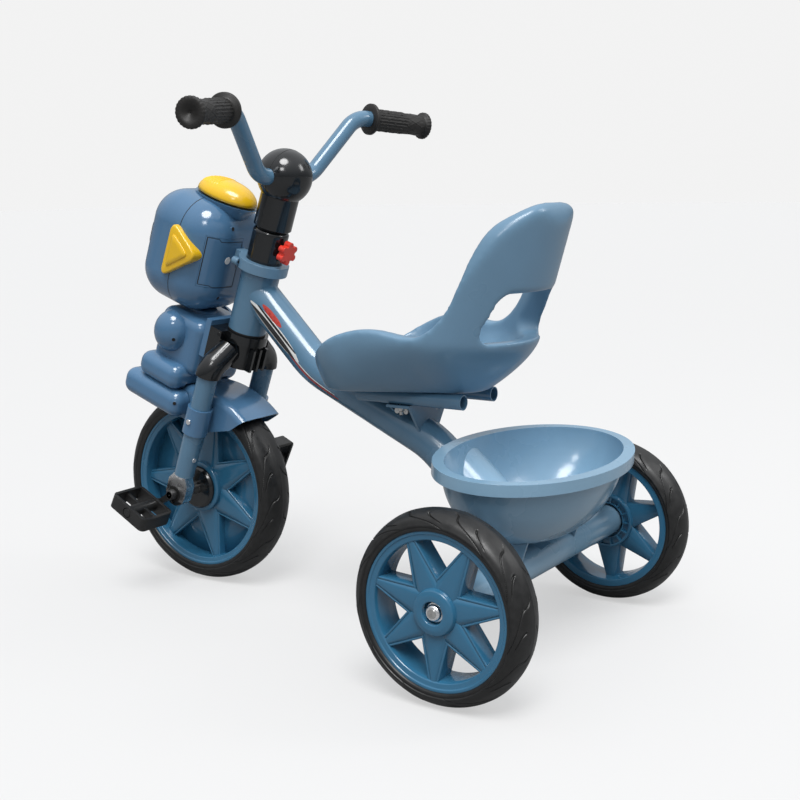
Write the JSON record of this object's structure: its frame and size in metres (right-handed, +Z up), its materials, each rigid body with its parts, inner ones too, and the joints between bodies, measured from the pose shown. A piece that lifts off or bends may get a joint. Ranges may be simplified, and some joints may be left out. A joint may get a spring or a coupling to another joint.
{
  "type": "children's tricycle",
  "caption": "Pedal tricycle for a small child: bent tube frame, bucket seat with a hand hole, rear basket, rising handlebar and a music box with lamps in front of the stem.",
  "frame": {"origin": "on the ground, in the middle of the length and of the width", "axes": "+X forward, +Y the rider's left, +Z up"},
  "size_m": [0.71, 0.4504, 0.6106],
  "materials": {
    "blue_moulding": "smooth semi-gloss moulded plastic",
    "blue_paint": "gloss powder coat",
    "blue_rim": "glossy moulded plastic",
    "tyre": "satin moulded tread",
    "black_moulding": "glossy moulded plastic",
    "black_grip": "matt ribbed soft plastic",
    "black_bush": "plain bearing plastic",
    "zinc": "bright zinc plate",
    "chrome": "polished chrome",
    "yellow": "glossy moulded plastic",
    "red": "glossy moulded plastic",
    "dark_panel": "smooth tinted plastic",
    "inner": "unpainted inner piece"
  },
  "bodies": {
    "frame": {"main_tube": "blue_paint", "head_tube": "blue_paint", "head_bushes": "black_bush", "rear_axle_tube": "blue_paint", "axle_bushes": "black_bush", "rear_axle": "zinc", "axle_washers": "zinc", "axle_nuts": "chrome", "seat": "blue_moulding", "seat_rails": "blue_paint", "seat_bracket": "blue_paint", "seat_bolts": "chrome", "basket": "blue_moulding", "basket_brackets": "blue_moulding"},
    "front_wheel": {"front_rim": "blue_rim", "front_tyre": "tyre", "front_hub_caps": "black_moulding", "crank_axle": "zinc", "left_crank_arm": "black_moulding", "right_crank_arm": "black_moulding"},
    "left_pedal": {"left_pedal": "black_moulding"},
    "right_pedal": {"right_pedal": "black_moulding"},
    "rear_left_wheel": {"rear_left_rim": "blue_rim", "rear_left_tyre": "tyre", "rear_left_bush": "black_bush"},
    "rear_right_wheel": {"rear_right_rim": "blue_rim", "rear_right_tyre": "tyre", "rear_right_bush": "black_bush"},
    "clamp_knob": {"clamp_knob": "red"},
    "top_button": {"top_button": "yellow"},
    "steering": {"battery_box": "inner", "battery_door": "blue_moulding", "body_front_shell": "blue_moulding", "body_rear_shell": "blue_moulding", "circuit_board": "inner", "clamp_ring": "blue_moulding", "dropout_bushes": "black_bush", "fork_crown": "black_moulding", "fork_dropouts": "chrome", "fork_screws": "chrome", "front_visor": "dark_panel", "handlebar": "blue_paint", "head_front_shell": "blue_moulding", "head_rear_shell": "blue_moulding", "left_fork_leg": "blue_paint", "left_grip": "black_grip", "mudguard": "blue_moulding", "right_fork_leg": "blue_paint", "right_grip": "black_grip", "shoulder_pods": "blue_moulding", "side_lamps": "yellow", "speaker": "dark_panel", "steerer_tube": "zinc", "stem_ball_front": "black_moulding", "stem_ball_rear": "black_moulding", "stem_collar": "black_moulding", "stem_cover": "black_moulding", "stem_post": "zinc"}
  },
  "joints": [
    {"name": "steering_turn", "type": "hinge", "parent": "frame", "child": "steering", "pos_m": [0.23, 0, 0.125], "axis": [-0.3437, 0, 0.9391], "range_deg": [-40, 40]},
    {"name": "front_wheel_spin", "type": "hinge", "parent": "steering", "child": "front_wheel", "pos_m": [0.23, 0, 0.125], "axis": [0, 1, 0], "continuous": true},
    {"name": "left_pedal_spin", "type": "hinge", "parent": "front_wheel", "child": "left_pedal", "pos_m": [0.254, 0.098, 0.11058], "axis": [0, 1, 0], "continuous": true},
    {"name": "right_pedal_spin", "type": "hinge", "parent": "front_wheel", "child": "right_pedal", "pos_m": [0.206, -0.098, 0.13942], "axis": [0, 1, 0], "continuous": true},
    {"name": "rear_left_spin", "type": "hinge", "parent": "frame", "child": "rear_left_wheel", "pos_m": [-0.255, 0.192, 0.1], "axis": [0, 1, 0], "continuous": true},
    {"name": "rear_right_spin", "type": "hinge", "parent": "frame", "child": "rear_right_wheel", "pos_m": [-0.255, -0.192, 0.1], "axis": [0, 1, 0], "continuous": true},
    {"name": "clamp_knob_turn", "type": "hinge", "parent": "steering", "child": "clamp_knob", "pos_m": [0.09018, 0, 0.43056], "axis": [0.9391, 0, 0.3437], "range_deg": [-170, 170]},
    {"name": "top_button_press", "type": "slide", "parent": "steering", "child": "top_button", "axis": [-0.3437, 0, 0.9391], "range_m": [-0.0025, 0], "stiffness_N_per_m": 300}
  ]
}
.....
▶ _The task_
Recopy all the lines exactly as they appear.

▶ _Task result_
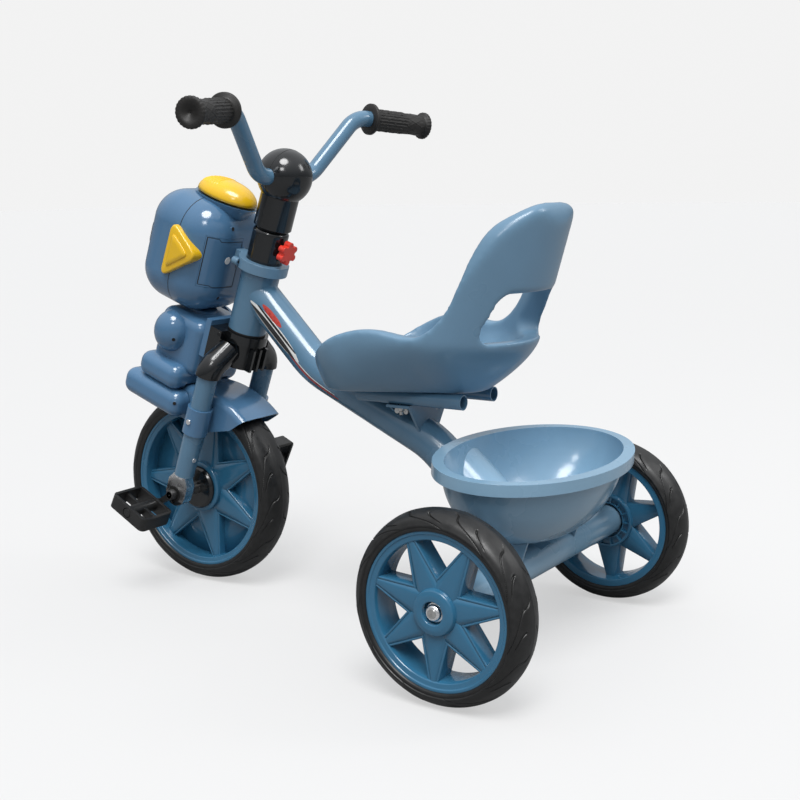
Write the JSON record of this object's structure: its frame and size in metres (right-handed, +Z up), its materials, each rigid body with its parts, inner ones too, and the joints between bodies, measured from the pose shown. A piece that lifts off or bends may get a joint. Ranges may be simplified, and some joints may be left out. A joint may get a spring or a coupling to another joint.
{
  "type": "children's tricycle",
  "caption": "Pedal tricycle for a small child: bent tube frame, bucket seat with a hand hole, rear basket, rising handlebar and a music box with lamps in front of the stem.",
  "frame": {"origin": "on the ground, in the middle of the length and of the width", "axes": "+X forward, +Y the rider's left, +Z up"},
  "size_m": [0.71, 0.4504, 0.6106],
  "materials": {
    "blue_moulding": "smooth semi-gloss moulded plastic",
    "blue_paint": "gloss powder coat",
    "blue_rim": "glossy moulded plastic",
    "tyre": "satin moulded tread",
    "black_moulding": "glossy moulded plastic",
    "black_grip": "matt ribbed soft plastic",
    "black_bush": "plain bearing plastic",
    "zinc": "bright zinc plate",
    "chrome": "polished chrome",
    "yellow": "glossy moulded plastic",
    "red": "glossy moulded plastic",
    "dark_panel": "smooth tinted plastic",
    "inner": "unpainted inner piece"
  },
  "bodies": {
    "frame": {"main_tube": "blue_paint", "head_tube": "blue_paint", "head_bushes": "black_bush", "rear_axle_tube": "blue_paint", "axle_bushes": "black_bush", "rear_axle": "zinc", "axle_washers": "zinc", "axle_nuts": "chrome", "seat": "blue_moulding", "seat_rails": "blue_paint", "seat_bracket": "blue_paint", "seat_bolts": "chrome", "basket": "blue_moulding", "basket_brackets": "blue_moulding"},
    "front_wheel": {"front_rim": "blue_rim", "front_tyre": "tyre", "front_hub_caps": "black_moulding", "crank_axle": "zinc", "left_crank_arm": "black_moulding", "right_crank_arm": "black_moulding"},
    "left_pedal": {"left_pedal": "black_moulding"},
    "right_pedal": {"right_pedal": "black_moulding"},
    "rear_left_wheel": {"rear_left_rim": "blue_rim", "rear_left_tyre": "tyre", "rear_left_bush": "black_bush"},
    "rear_right_wheel": {"rear_right_rim": "blue_rim", "rear_right_tyre": "tyre", "rear_right_bush": "black_bush"},
    "clamp_knob": {"clamp_knob": "red"},
    "top_button": {"top_button": "yellow"},
    "steering": {"battery_box": "inner", "battery_door": "blue_moulding", "body_front_shell": "blue_moulding", "body_rear_shell": "blue_moulding", "circuit_board": "inner", "clamp_ring": "blue_moulding", "dropout_bushes": "black_bush", "fork_crown": "black_moulding", "fork_dropouts": "chrome", "fork_screws": "chrome", "front_visor": "dark_panel", "handlebar": "blue_paint", "head_front_shell": "blue_moulding", "head_rear_shell": "blue_moulding", "left_fork_leg": "blue_paint", "left_grip": "black_grip", "mudguard": "blue_moulding", "right_fork_leg": "blue_paint", "right_grip": "black_grip", "shoulder_pods": "blue_moulding", "side_lamps": "yellow", "speaker": "dark_panel", "steerer_tube": "zinc", "stem_ball_front": "black_moulding", "stem_ball_rear": "black_moulding", "stem_collar": "black_moulding", "stem_cover": "black_moulding", "stem_post": "zinc"}
  },
  "joints": [
    {"name": "steering_turn", "type": "hinge", "parent": "frame", "child": "steering", "pos_m": [0.23, 0, 0.125], "axis": [-0.3437, 0, 0.9391], "range_deg": [-40, 40]},
    {"name": "front_wheel_spin", "type": "hinge", "parent": "steering", "child": "front_wheel", "pos_m": [0.23, 0, 0.125], "axis": [0, 1, 0], "continuous": true},
    {"name": "left_pedal_spin", "type": "hinge", "parent": "front_wheel", "child": "left_pedal", "pos_m": [0.254, 0.098, 0.11058], "axis": [0, 1, 0], "continuous": true},
    {"name": "right_pedal_spin", "type": "hinge", "parent": "front_wheel", "child": "right_pedal", "pos_m": [0.206, -0.098, 0.13942], "axis": [0, 1, 0], "continuous": true},
    {"name": "rear_left_spin", "type": "hinge", "parent": "frame", "child": "rear_left_wheel", "pos_m": [-0.255, 0.192, 0.1], "axis": [0, 1, 0], "continuous": true},
    {"name": "rear_right_spin", "type": "hinge", "parent": "frame", "child": "rear_right_wheel", "pos_m": [-0.255, -0.192, 0.1], "axis": [0, 1, 0], "continuous": true},
    {"name": "clamp_knob_turn", "type": "hinge", "parent": "steering", "child": "clamp_knob", "pos_m": [0.09018, 0, 0.43056], "axis": [0.9391, 0, 0.3437], "range_deg": [-170, 170]},
    {"name": "top_button_press", "type": "slide", "parent": "steering", "child": "top_button", "axis": [-0.3437, 0, 0.9391], "range_m": [-0.0025, 0], "stiffness_N_per_m": 300}
  ]
}